Some ways to have good corporate governance systems in place:

  1. Build a strong, qualified board of directors and evaluate performance. Boards should be comprised of directors who are knowledgeable and have expertise relevant to the business and are qualified and competent, and have strong ethics and integrity, diverse backgrounds and skill sets, and sufficient time to commit to their duties. How do you build – and keep – such a Board?
    • Identify gaps in the current director complement and the ideal qualities and characteristics, and keep an “ever-green” list of suitable candidates to fill Board vacancies.
    • The majority of directors should be independent: not a member of management and without any direct or indirect material relationship that could interfere with their judgment.
    • Develop an engaged Board where directors ask questions and challenge management and don’t just “rubber-stamp” management’s recommendations.
    • Educate them. Give new directors an orientation to familiarize them with the business, their duties and the Board’s expectations; reserve time in Board meetings for on-going education about the business and governance matters.
    • Regularly review Board mandates to assess whether Directors are fulfilling their duties, and undertake meaningful evaluations of their performance.
  2. Define roles and responsibilities. Establish clear lines of accountability among the Board, Chair, CEO, Executive Officers and management:
    • Create written mandates for the Board and each committee setting out their duties and accountabilities.
    • Delegate certain responsibilities to a sub-group of directors. Typical committees include: audit, nominating, compensation and corporate governance committees and “special committees” formed to evaluate proposed transactions or opportunities.
    • Develop written position descriptions for the Board Chair, Board committees, the CEO and executive officers.
    • Separate the roles of the Board Chair and the CEO: the Chair leads the Board and ensures it’s acting in the company’s long-term best interests; the CEO leads management, develops and implements business strategy and reports to the Board.
        
  3. Emphasize integrity and ethical dealing. Not only must directors declare conflicts of interest and refrain from voting on matters in which they have an interest, but a general culture of integrity in business dealing and of respect and compliance with laws and policies without fear of recrimination is critical. To create and cultivate this culture:
    • Adopt a conflict of interest policy, a code of business conduct setting out the company’s requirements and process to report and deal with non-compliance, and a Whistleblower policy.
    • Make someone responsible for oversight and management of these policies and procedures.
        
  4. Evaluate performance and make principled compensation decisions.
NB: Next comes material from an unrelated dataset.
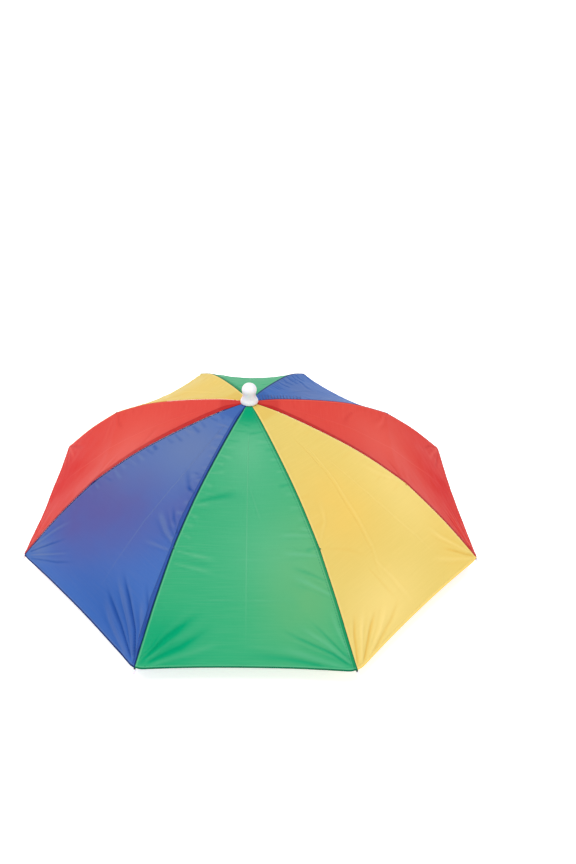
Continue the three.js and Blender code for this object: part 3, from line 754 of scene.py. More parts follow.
# %% [markdown]
# Now the gores are laid. The sheet has one wall, which a Solidify modifier thickens inwards. The
# three panels in front, and the one with coarse sewing at the back, get a finer grid. The hem's
# middle is drawn up in a shallow arc, and two maps tell the finish where it is on the cloth and how
# near a seam.

# %% Lay the cloth
CLOTH_WALL = 0.25 * MM
FRONT = -math.pi / 2
HEM_RISE = 3 * MM
CORNER_ROUND = 2 * MM
CORNER_REACH = 5 * MM
FINE_PANELS = (1, 2, 4, 8)


def cut_of(number):
    return fine_cut if number in FINE_PANELS else plain_cut


def lay_cloth(number):
    """One panel: a flat grid whose points are moved onto the folds between two ribs."""
    cut = cut_of(number)
    outer_share = np.clip((cut.along - FOLD_AT) / (SEAM_END - FOLD_AT), 0, 1)
    rise = HEM_RISE * outer_share**2 * cut.belly
    rise += CORNER_ROUND * outer_share**8 * bump(cut.nearest, CORNER_REACH)
    out, up, lean_out, lean_up = seam_at(cut.along - rise)
    folds, crease_rise = folds_of(number, cut)
    raised = relief(number, cut, folds, crease_rise)
    middle = FRONT + 2 * (number - 1) * HALF_PANEL
    ahead = out * math.cos(HALF_PANEL) + lean_out * raised
    x = ahead * math.cos(middle) - cut.across * math.sin(middle)
    y = ahead * math.sin(middle) + cut.across * math.cos(middle)
    z = APEX + up + lean_up * raised
    places = np.stack([x, y, z], axis=-1)
    cloth, row, column = shaped_grid(f"cloth_{number}", places)
    edges = (strip_distance(number, cut) / cut.narrowing, cut.nearest / cut.narrowing)
    add_map(cloth, "cloth", (cut.across, cut.along), row, column)
    add_map(cloth, "edges", edges, row, column)
    # The painted highlight, painted shade and painted tint of light go into a colour attribute
    colours = np.ones((len(row), 4))
    colours[:, :3] = np.moveaxis(tone(number, cut, folds, crease_rise), 0, -1)[row, column]
    layer = cloth.data.color_attributes.new("tone", "FLOAT_COLOR", "POINT")
    layer.data.foreach_set("color", colours.ravel())
    apply_modifier(cloth, "SOLIDIFY", thickness=CLOTH_WALL, offset=-1)
    shade()
    return cloth, places


cloths, surfaces = zip(*[lay_cloth(number) for number in range(1, PANELS + 1)])
print("faces in the front panel:", len(cloths[0].data.polygons))

# %% [markdown]
# ## Nylon
# The cloth is a thin plain-woven nylon, dyed in four strong colours. It is neither matt nor glossy,
# lets some light through, and shows where it is doubled or creased; light and shade are also painted
# into its colour. All of that is placed by two UV maps, one in metres over the cloth and one with the
# distance to the seams, and by the colour attribute of painted light. A dye needs six colours: plain,
# pale for paler streaks and painted highlights, deep for painted shade, a painted tint of the light
# round the panel, doubled, and its thread's.

# %% Dyes
def dye(red, green, blue):
    """A colour as it reads on a screen, 0 to 255, turned into the values that shaders mix."""
    parts = [part / 255 for part in (red, green, blue)]
    linear = [part / 12.92 if part <= 0.04045 else ((part + 0.055) / 1.055) ** 2.4 for part in parts]
    return (*linear, 1.0)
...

The Board should:
    • Set directors’ fees that will attract suitable candidates, but won’t create an appearance of conflict in a director’s independence or discharge of her duties.
    • Establish measurable performance targets for executive officers (including the CEO), regularly assess and evaluate their performance against them and tie compensation to performance.
    • Establish a Compensation Committee comprised of independent directors to develop and oversee executive compensation plans (including equity-based ones like stock option plans).
        
  5. Engage in effective risk management. Companies should regularly identify and assess the risks they face, including financial, operational, reputational, environmental, industry-related, and legal risks:
    • The Board is responsible for strategic leadership in establishing the company’s risk tolerance and developing a framework and clear accountabilities for managing risk. It should regularly review the adequacy of the systems and controls management puts in place to identify, assess, mitigate and monitor risk and the sufficiency of its reporting.
    • Directors are responsible to understand the current and emerging short and long-term risks the company faces and the performance implications. They should challenge management’s assumptions and the adequacy of the company’s risk management processes and procedures.
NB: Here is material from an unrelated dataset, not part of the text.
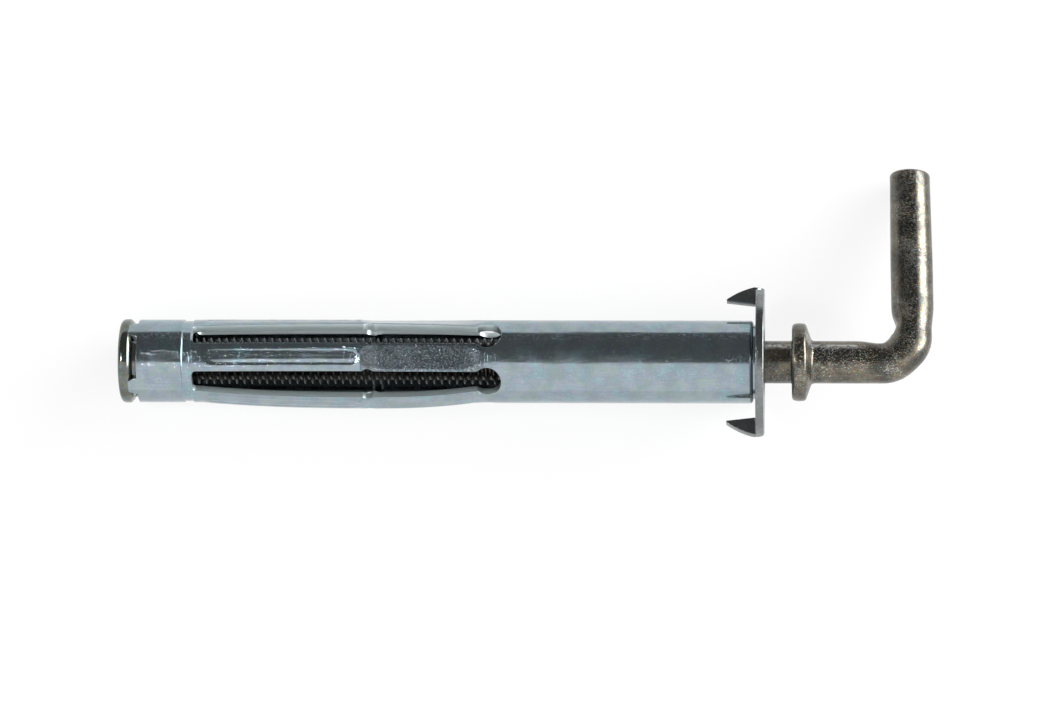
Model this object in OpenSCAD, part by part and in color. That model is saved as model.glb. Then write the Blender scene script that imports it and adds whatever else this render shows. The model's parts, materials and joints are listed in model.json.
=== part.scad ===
// Hollow-wall anchor with a square hook screw, lying on its plate rim, nut rim and hook tip.
// The pieces are drawn along the anchor's own axis: X runs from the nut end (negative) to the
// hook (positive), and X = 0 is the wall side of the claw plate. lie_down() then sets the whole
// anchor on Z = 0 as it rests on a table, with the origin under the middle of its box.

/* [Sleeve] */
// Outer diameter of the sleeve
sleeve_d = 8.7; // [8:0.1:10]
// Wall thickness of the sleeve
sleeve_wall = 0.8; // [0.6:0.05:1]
// Length of the sleeve's socket over the nut
socket_len = 4.6; // [3:0.1:8]
// Depth of the waist that locks the nut in the sleeve
waist_depth = 0.25; // [0.1:0.05:0.4]
// Length of the waist
waist_len = 0.8; // [0.4:0.1:1.2]
// Diameter of the neck that carries the plate
neck_d = 7.8; // [7:0.1:8]
// Length of the open neck between the sleeve's shoulder and the plate
neck_gap = 0.3; // [0.1:0.05:0.6]
// Height of the bevel on the sleeve's shoulder
shoulder_bevel = 0.35; // [0.1:0.05:0.45]

/* [Legs] */
// Number of legs round the sleeve
leg_count = 5; // [4:1:6]
// Width of one leg, measured round the sleeve
leg_w = 3.05; // [2:0.05:3.6]
// Distance from the plate to the keyed end of the slots
slot_end = 26.55; // [24:0.05:32]
// Length of the slots between the legs
slot_len = 32.45; // [28:0.05:34]
// Distance from the plate to the fold line of the legs
fold_x = 40.5; // [38:0.1:44]
// How far the legs bow outwards at their fold
leg_bow = 0.3; // [0.1:0.05:0.6]
// Turn of the front leg above the middle of the front view
leg_turn = 5.5; // [-20:0.5:20]
// How far the round, keyed end of a slot reaches into the legs' edges
key_bite = 0.3; // [0.1:0.05:0.5]
// Radius of the fold notches in a leg's edges
notch_r = 0.7; // [0.4:0.05:1]
// Depth of the fold notches
notch_depth = 0.25; // [0.1:0.05:0.4]
// Height of the bulge pressed in on a leg's inside, beside the fold
bulge = 0.35; // [0.1:0.05:0.5]
// Width of the channel pressed along the nut half of a leg
channel_w = 1.7; // [1.2:0.1:2.2]
// Depth of the channel
channel_depth = 0.15; // [0.05:0.05:0.3]
// Length left plain between the channel and the leg's ends
channel_end_gap = 0.9; // [0.4:0.1:2]
// Depth of the flat coined on the plate half of a leg
flat_depth = 0.24; // [0.1:0.02:0.3]
// Distance from the plate to the flat's end
flat_end = 28.3; // [27:0.1:31]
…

Examples of Good Corporate Governance:

Financial Management

One of the main applications of corporate governance to small businesses is transparency of financial practices and controls placed on how transactions occur. If the business has investors or partners, your governance practices should include preparing and distributing regular financial updates. This might include providing monthly or quarterly reports, or allowing key stakeholders access to view reports such as the business’s balance sheet, cash flow statements or profit-and-loss reports. Placing restrictions on how much money an individual can spend on a single transaction, requiring internal and external financial audits and requiring multiple signatures by owners on checks over a certain amount are other examples of corporate governance.

Conflict of Interest

Board members, partners, owners and key executives should sign conflict-of-interest disclosure statements as part of any company’s corporate governance. In addition, they should agree to abide by conflict-of-interest policies, such as disclosing outside business relationships with vendors, suppliers, clients and customers and personal or family relationships to these parties or job applicants.

Hiring Practices

As part of good public relations, corporate social responsibility and meeting any state or federal hiring guidelines, corporations should write and publicize hiring statements that assert the company’s commitment to fair hiring practices and non-discrimination. This statement should be the basis for providing the company’s hiring manager with goals for recruiting, screening and hiring staff. Using guidelines from the Equal Employment Opportunities Commission is a good way to start developing governance policies for hiring practices.

Board Role

Board members cannot claim ignorance of illegal behaviors by their employees if they do not exercise reasonable care in the exercise of their duties, which includes monitoring the activities of the company’s management and setting policies to limit negative behaviors. Board members should also place limits on their own activities. For these reasons, corporate governance includes specifying the roles and responsibilities of the board of directors. This might include spelling out the duties of individual board members; their role in the day-to-day management of the company or limiting that role; their authority over the company CEO or president; ethics, code-of-conduct and conflict-of-interest rules; and authority to make major strategic decisions, such as acquiring new businesses or closing the business.